Even though I lived in Chicago for over twenty years, I hadn’t heard of the Ida B. Wells Monument project until early April, when I saw Wells’ great-granddaughter Michelle Duster tweet about it. The Wells-Barnett family has been at the forefront of promoting her work and protecting legacy; it was her daughter Alfreda Duster who insisted on the posthumous publication of her mother’s autobiography, Crusade for Justice. Wells’ efforts to complete her autobiography has been described as her attempt to “write herself into history.”

On April 9, I announced that I wanted to raise $10,000 in support of the monument project.

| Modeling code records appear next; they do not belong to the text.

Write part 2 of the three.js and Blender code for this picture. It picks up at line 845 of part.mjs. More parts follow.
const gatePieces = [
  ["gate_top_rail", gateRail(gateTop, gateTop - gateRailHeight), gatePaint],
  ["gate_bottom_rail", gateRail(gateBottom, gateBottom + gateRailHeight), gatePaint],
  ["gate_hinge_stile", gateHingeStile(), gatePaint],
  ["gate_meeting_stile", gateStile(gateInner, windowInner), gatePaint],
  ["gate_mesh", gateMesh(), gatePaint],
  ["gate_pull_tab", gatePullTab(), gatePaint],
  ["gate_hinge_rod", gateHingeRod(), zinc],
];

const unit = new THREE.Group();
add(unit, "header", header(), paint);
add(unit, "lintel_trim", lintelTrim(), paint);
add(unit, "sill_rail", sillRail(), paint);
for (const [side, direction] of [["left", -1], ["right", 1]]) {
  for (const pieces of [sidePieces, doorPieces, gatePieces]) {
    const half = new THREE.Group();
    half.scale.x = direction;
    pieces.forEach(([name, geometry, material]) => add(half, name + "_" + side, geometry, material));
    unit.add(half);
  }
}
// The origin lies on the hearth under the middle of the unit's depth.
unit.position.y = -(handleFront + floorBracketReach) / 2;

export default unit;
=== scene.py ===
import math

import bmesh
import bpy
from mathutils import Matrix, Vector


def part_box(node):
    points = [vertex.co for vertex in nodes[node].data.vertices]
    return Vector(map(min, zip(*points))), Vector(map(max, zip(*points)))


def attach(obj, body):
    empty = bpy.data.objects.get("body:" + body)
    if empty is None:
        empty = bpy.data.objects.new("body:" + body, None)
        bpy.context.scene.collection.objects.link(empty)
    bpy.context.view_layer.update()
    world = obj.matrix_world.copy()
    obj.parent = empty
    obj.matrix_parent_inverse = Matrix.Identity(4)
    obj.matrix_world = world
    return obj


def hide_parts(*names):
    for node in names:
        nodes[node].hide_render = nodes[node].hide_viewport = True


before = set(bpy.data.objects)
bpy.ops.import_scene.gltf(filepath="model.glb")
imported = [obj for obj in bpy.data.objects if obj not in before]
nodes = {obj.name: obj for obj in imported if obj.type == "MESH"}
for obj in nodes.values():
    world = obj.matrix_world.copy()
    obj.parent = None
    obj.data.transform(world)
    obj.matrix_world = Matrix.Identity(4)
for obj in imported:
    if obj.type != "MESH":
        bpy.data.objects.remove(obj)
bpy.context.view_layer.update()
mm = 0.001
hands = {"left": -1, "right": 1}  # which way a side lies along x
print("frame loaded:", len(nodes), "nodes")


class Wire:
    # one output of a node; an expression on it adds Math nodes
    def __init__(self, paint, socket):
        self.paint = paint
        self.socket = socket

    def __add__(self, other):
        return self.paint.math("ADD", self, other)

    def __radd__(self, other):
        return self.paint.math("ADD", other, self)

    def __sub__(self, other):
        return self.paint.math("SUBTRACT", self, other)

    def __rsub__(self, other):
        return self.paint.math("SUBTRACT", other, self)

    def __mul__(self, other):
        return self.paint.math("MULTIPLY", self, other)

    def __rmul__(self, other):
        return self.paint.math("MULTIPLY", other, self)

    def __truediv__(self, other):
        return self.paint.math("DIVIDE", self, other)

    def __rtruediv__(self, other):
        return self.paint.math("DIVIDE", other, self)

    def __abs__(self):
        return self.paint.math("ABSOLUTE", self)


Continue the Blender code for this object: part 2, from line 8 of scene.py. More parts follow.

I committed to personally donate $1,000 and asked others to join me in making a contribution. Since then, well over 1,000 people across the U.S. and Canada have donated, with over $80,000 having been raised. Donations have ranged from $2 to $2,500, and over 90 percent of them are between $10 and $100. This is truly a people-powered grassroots fundraising effort, which I believe Wells would be proud of.

Wells’ work is a reminder that uprooting white supremacy and racist violence in this country was, and continues to be, a dangerous struggle. Her legacy is also a testament to the fact that it is possible for one person, in solidarity with many others, to change history. The Chicago Ida B. Wells monument would serve as a bridge from the past to the present and provide the inspiration for us to carry her work forward into the future. It would remind us that Ida B. Wells is still beside us, fighting for justice.

Mariame Kaba is an organizer, educator and the founder and director of Project NIA, a grassroots organization with a vision to end youth incarceration.